Brief:
Write out exactly the lines from the line with "make_material(name) for name" through the line with "bpy.context.scene.collection.objects.link(empty)", both ends included, and no other line.

## start Data lines

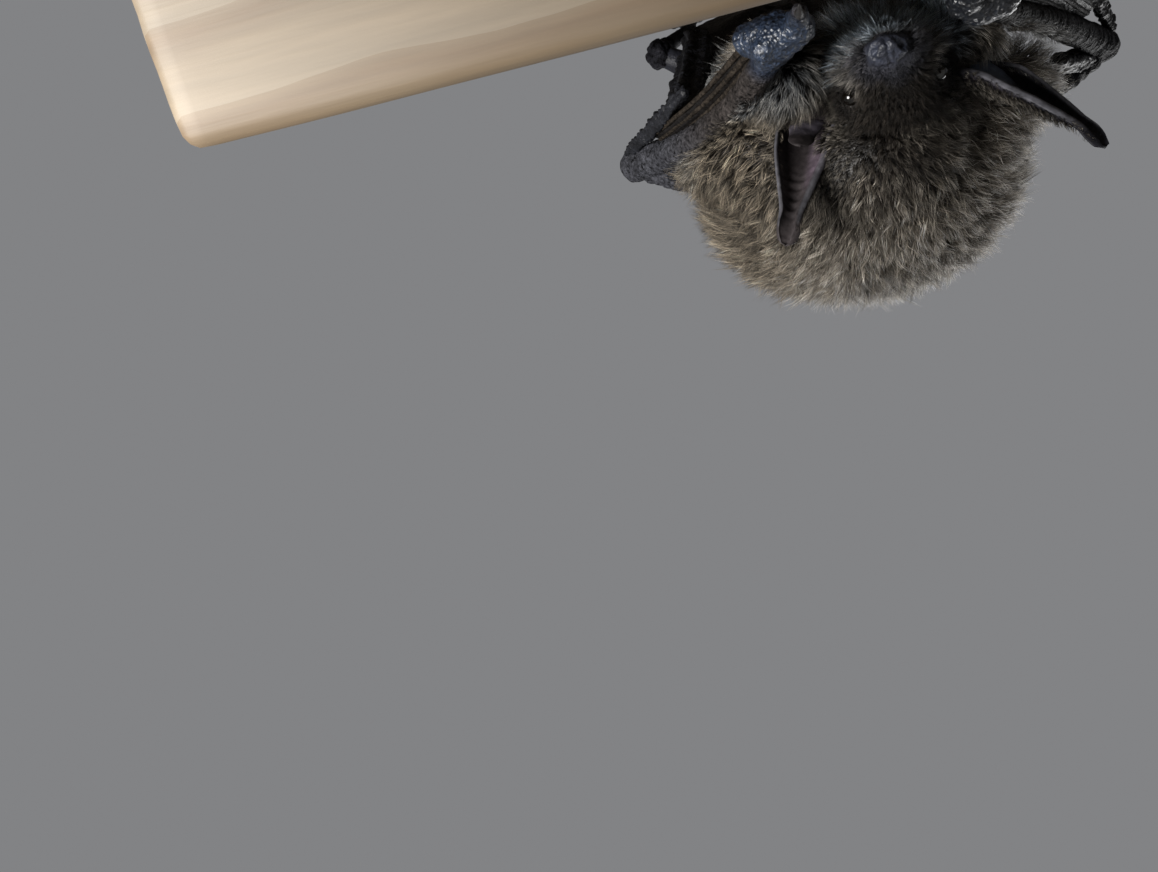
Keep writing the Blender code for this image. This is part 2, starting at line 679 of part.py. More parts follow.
def stand(skin_of):
    half_x, half_y = BASE_SIZE[0] / 2, BASE_SIZE[1] / 2
    base_mesh = block((-half_x, -half_y, 0.0), (half_x, half_y, BASE_SIZE[2]))
    bevelled(make_object("stand_base", base_mesh, skin_of["stand_wood"]), BASE_BEVEL)
    top = NOSE_HEIGHT - JOIST_BELOW_NOSE - GAP
    middle_y = JOIST_FACE_Y + JOIST_SIZE[1] / 2
    for side in (LEFT, RIGHT):
        outline = (
            (COLLAR_RADIUS, BASE_SIZE[2] + GAP),
            (COLLAR_RADIUS, BASE_SIZE[2] + GAP + COLLAR_HEIGHT),
            (ROD_RADIUS, BASE_SIZE[2] + GAP + COLLAR_HEIGHT),
            (ROD_RADIUS, top - COLLAR_HEIGHT),
            (COLLAR_RADIUS, top - COLLAR_HEIGHT),
            (COLLAR_RADIUS, top),
        )
        rings = [
            [
                Vector((
                    ROD_X * side + radius * math.cos(2 * math.pi * k / 12),
                    middle_y + radius * math.sin(2 * math.pi * k / 12),
                    height,
                ))
                for k in range(12)
            ]
            for radius, height in outline
        ]
        rod = make_object("stand_rod_" + SIDE_NAMES[side], closed_rings(rings), skin_of["stand_steel"])
        rod.data.set_sharp_from_angle(angle=math.radians(40.0))


# Each piece is cut clear of the pieces beside it that come before it
CUTS = (
    ("head", "eye"),
    ("ear", "body"),
    ("tragus", "body", "ear"),
    ("head", "forearm"),
    ("lower_jaw", "forearm"),
    ("neck", "forearm"),
    ("trunk", "forearm"),
    ("upper_arm", "body", "forearm"),
    ("wrist", "forearm"),
    ("thumb", "wrist"),
    ("thumb_claw", "thumb"),
    ("finger_3", "forearm", "wrist", "thumb"),
    ("finger_4", "forearm", "wrist", "thumb", "finger_3"),
    ("finger_5", "body", "forearm", "wrist", "thumb", "finger_4"),
    ("wing_folds", "forearm", "finger_3", "finger_4", "finger_5"),
    ("thigh", "body"),
    ("shin", "thigh"),
    ("foot", "shin"),
    ("wing_membrane", "body", "forearm", "finger_3", "finger_4", "finger_5", "wing_folds", "thigh", "shin"),
    ("tail_membrane", "body", "tail", "thigh", "shin", "foot"),
)
MIDDLE_PIECES = ("body", "head", "lower_jaw", "neck", "trunk", "tail")


def bat(skin_of):
    body_pieces(skin_of)
    tail(skin_of)
    makers = (
        eye, ear, tragus, upper_arm, forearm, wrist, thumb, thumb_claw, fingers,
        wing_folds, wing_membrane, thigh, shin, foot, tail_membrane,
    )
    for side in (LEFT, RIGHT):
        for maker in makers:
            maker(side, skin_of)
    cut_clear(bpy.data.objects["tail"], "body")
    for side in (LEFT, RIGHT):
        for names in CUTS:
            piece, *neighbours = [n if n in MIDDLE_PIECES else n + "_" + SIDE_NAMES[side] for n in names]
            cut_clear(bpy.data.objects[piece], *neighbours)


def main():
    for old in list(bpy.data.objects):
        bpy.data.objects.remove(old)
    skin_of = {name: make_material(name) for name in COLOURS}
    bat(skin_of)
    joist(skin_of)
    stand(skin_of)


main()
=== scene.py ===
import math

import bmesh
import bpy
import numpy as np
from mathutils import Matrix, Vector
from mathutils.bvhtree import BVHTree
from mathutils.kdtree import KDTree


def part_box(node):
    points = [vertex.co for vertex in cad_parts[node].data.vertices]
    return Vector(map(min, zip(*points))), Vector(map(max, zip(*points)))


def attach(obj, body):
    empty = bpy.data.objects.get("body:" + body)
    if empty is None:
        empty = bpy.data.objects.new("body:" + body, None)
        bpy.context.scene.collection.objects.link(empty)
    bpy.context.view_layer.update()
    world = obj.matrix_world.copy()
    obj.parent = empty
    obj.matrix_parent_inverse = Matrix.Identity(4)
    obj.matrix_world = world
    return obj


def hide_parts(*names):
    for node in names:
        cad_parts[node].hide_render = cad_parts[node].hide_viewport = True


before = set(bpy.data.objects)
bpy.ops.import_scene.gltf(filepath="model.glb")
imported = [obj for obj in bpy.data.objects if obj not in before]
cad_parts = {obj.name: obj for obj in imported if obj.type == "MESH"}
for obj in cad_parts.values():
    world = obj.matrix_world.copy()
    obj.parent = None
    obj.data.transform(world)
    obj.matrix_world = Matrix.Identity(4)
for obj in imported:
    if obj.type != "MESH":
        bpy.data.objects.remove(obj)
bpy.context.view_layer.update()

# Looks of a life-size brown bat that roosts head down on a cut joist, on a display stand.
# Lengths are in millimetres until a mesh is made. The bat's places are (x, off, up): x towards
# its left, off the joist's face, and up from its nose, as in the solids.

MM = 0.001
LEFT, RIGHT = 1, -1
SIDES = (LEFT, RIGHT)
SIDE_NAMES = {LEFT: "left", RIGHT: "right"}

NOSE_HEIGHT = 128.0
JOIST_FACE_Y = -6.0
ELBOW = {LEFT: (27.0, 16.4, 37.0), RIGHT: (30.2, 15.2, 36.6)}
WRIST = {LEFT: (8.8, 3.8, -2.0), RIGHT: (8.2, 4.8, -2.6)}
FOREARM_BOW = 0.9
HIP = (6.5, 14.5, 62.0)
KNEE = (22.8, 5.0, 66.0)
ANKLE = (18.0, 3.2, 83.0)
ARM_SAG = {LEFT: 1.8, RIGHT: -1.2}
ARM_SIZE = {LEFT: 0.98, RIGHT: 0.78}

# The head's own frame: it hangs 25 degrees in towards the joist, turned 8 degrees to its left.
# Places in it are (behind the nose, above it, out from the middle).
NOSE_X, NOSE_OFF = -0.65, 6.6
HEAD_TILT = math.radians(25.0)
HEAD_TURN = math.radians(8.0)
EYE_PLACE = (7.3, 1.0, 4.1)
EYE_SIZE = 0.88
EAR_ROOT = (12.5, 1.0, 9.2)
EAR_LENGTH = 16.3
EAR_BELOW_ROOT = 0.14  # the share of the ear's length that is sunk in the head
EAR_ALONG = {LEFT: (0.315, -0.657, -0.685), RIGHT: (-0.515, -0.487, -0.706)}
EAR_FACING = {LEFT: (-0.083, 0.70, -0.709), RIGHT: (-0.37, 0.83, -0.30)}
TRAGUS_ROOT = (13.0, 0.7, 9.1)
TRAGUS_ALONG = {LEFT: (0.257, -0.245, -0.935), RIGHT: (-0.427, -0.624, -0.655)}
TRAGUS_LENGTH = 5.2

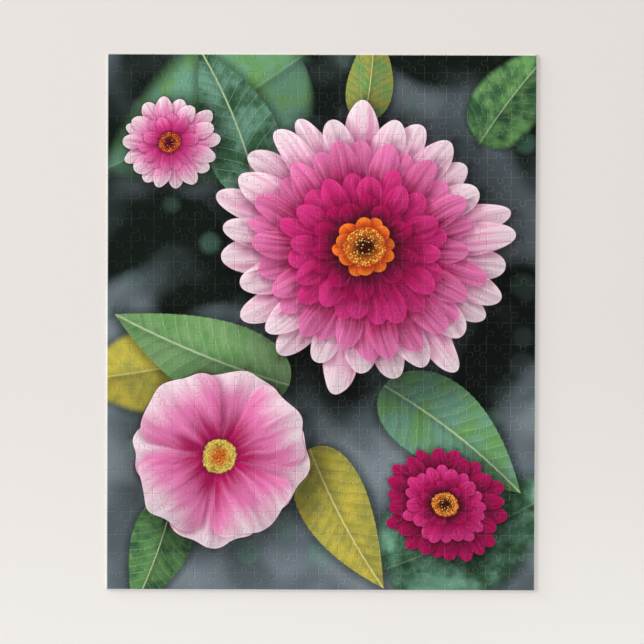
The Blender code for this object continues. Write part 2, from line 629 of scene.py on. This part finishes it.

## end Data lines

Reply:
    skin_of = {name: make_material(name) for name in COLOURS}
    bat(skin_of)
    joist(skin_of)
    stand(skin_of)


main()
=== scene.py ===
import math

import bmesh
import bpy
import numpy as np
from mathutils import Matrix, Vector
from mathutils.bvhtree import BVHTree
from mathutils.kdtree import KDTree


def part_box(node):
    points = [vertex.co for vertex in cad_parts[node].data.vertices]
    return Vector(map(min, zip(*points))), Vector(map(max, zip(*points)))


def attach(obj, body):
    empty = bpy.data.objects.get("body:" + body)
    if empty is None:
        empty = bpy.data.objects.new("body:" + body, None)
        bpy.context.scene.collection.objects.link(empty)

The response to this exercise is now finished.